Intimacy collapse: Temporality, pleasure, and embodiment in gay hook-up app use

Authors

DOI:

https://doi.org/10.5210/fm.v27i1.10812

Keywords:

hook-up apps, gay, intimacy, context collapse

Abstract

This article maps key tensions in contemporary, mediatized gay male sexual culture by focusing on hook-up app use. Based on data generated through a situated and visual interview technique, the paper gather experiences from hook-up app users in the U.K. Concerned with how understandings and usage of hook-up apps are bound up with normative evaluations of their ability to produce “good” intimacy, I suggest integrating analysis of practice and infrastructural capacities with critical intimacy theory. This is captured in the concept intimacy collapse of which I examine three types: one between immediacy and foresight, another between organic and representational pleasure objects, and a third between personal and social acts of looking.
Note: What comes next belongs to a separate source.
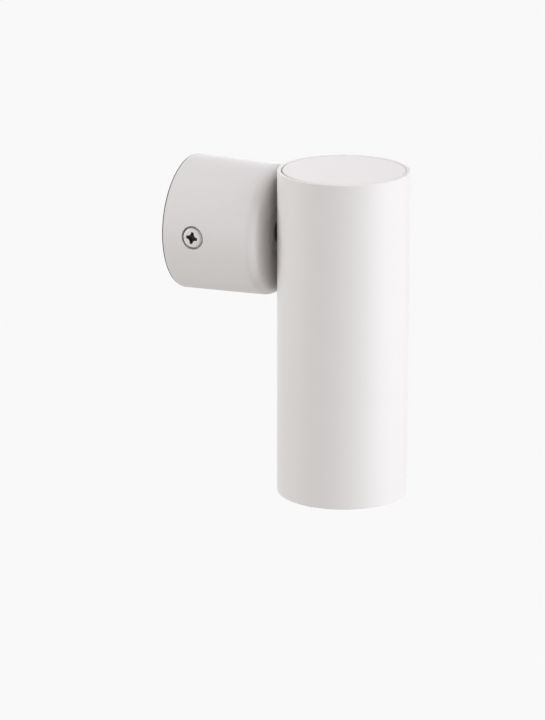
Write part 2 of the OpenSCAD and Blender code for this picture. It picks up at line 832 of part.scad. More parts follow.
module swivel_collar() {
    edge = 0.4;
    color(white) from_wall() difference() {
        union() {
            translate([0, 0, flange_back]) rotate_extrude() difference() {
                square([flange_d / 2, flange_t]);
                corner_cut(flange_d / 2, flange_t, edge, 1, 1);
            }
            translate([0, 0, flange_back]) cylinder(d = hub_d, h = tube_near + tube_wall - flange_back);
        }
        translate([0, 0, axis_out]) rotate([90, 0, 0]) cylinder(r = tube_r, h = flange_d * 2, center = true);
        translate([0, 0, flange_back - eps]) cylinder(r = run_r, h = joint_gap * 4);
    }
}

module lead_sleeve() {
    color(white) from_wall() translate([0, 0, sleeve_back])
        ring(sleeve_r, sleeve_r - sleeve_wall, sleeve_front - sleeve_back);
}

module head_tube() {
    color(white) on_tube() difference() {
        rotate_extrude() difference() {
            translate([bore_r, tube_bottom]) square([tube_wall, tube_l]);
            translate([bore_r - eps, cap_bottom]) square([cap_step + eps, cap_t + eps]);
            corner_cut(tube_r, tube_top, rim_r, 1, 1);
            corner_cut(seat_r, tube_top, rim_r, -1, 1);
            corner_cut(tube_r, tube_bottom, rim_r, 1, -1);
            corner_cut(bore_r, tube_bottom, rim_r, -1, -1);
        }
        rotate([-90, 0, 0]) cylinder(r = run_r, h = tube_d);
    }
}

module top_cap() {
    edge = 0.25;
    color(white) on_tube() rotate_extrude() difference() {
        translate([0, cap_bottom]) square([cap_r, cap_t]);
        corner_cut(cap_r, tube_top, edge, 1, 1);
        translate([-eps, cap_bottom - eps]) square([cap_r - cap_skirt + eps, cap_t - cap_plate + eps]);
        translate([oring_groove_r, oring_up - oring_groove_w / 2]) square([cap_r, oring_groove_w]);
    }
}

module cap_oring() {
    color(dark) on_tube() translate([0, 0, oring_up]) rotate_extrude()
        translate([oring_mid_r, 0]) circle(d = oring_cord);
}

module inner_saddle() {
    color(zinc) difference() {
        intersection() {
            from_wall() cylinder(d = saddle_d, h = strip_out);
            on_tube() cylinder(r = bore_r, h = saddle_d * 2, center = true);
        }
        from_wall() cylinder(r = run_r, h = strip_out + eps);
    }
}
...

The analysis demonstrates that intimacy collapses in hook-up apps produce new (in)visibilities, anxieties and opportunities that are distributed unevenly across the disparate online cultures and identities that make up gay culture.

Author Biography

Kristian Møller, Roskilde University

Assistant Professor at Roskilde University. He researches digital, chemical and sexual aspects of LGBTQ intimacy. He has published on reproduction of HIV stigma in dating/hook-up apps, the mediated negotiation of non-monogamous relationships, sexualized drug use on video conferencing services like Zoom, the algorithmic production of porn genres and sexual publics, as well as digital mobile ethnography and ethics.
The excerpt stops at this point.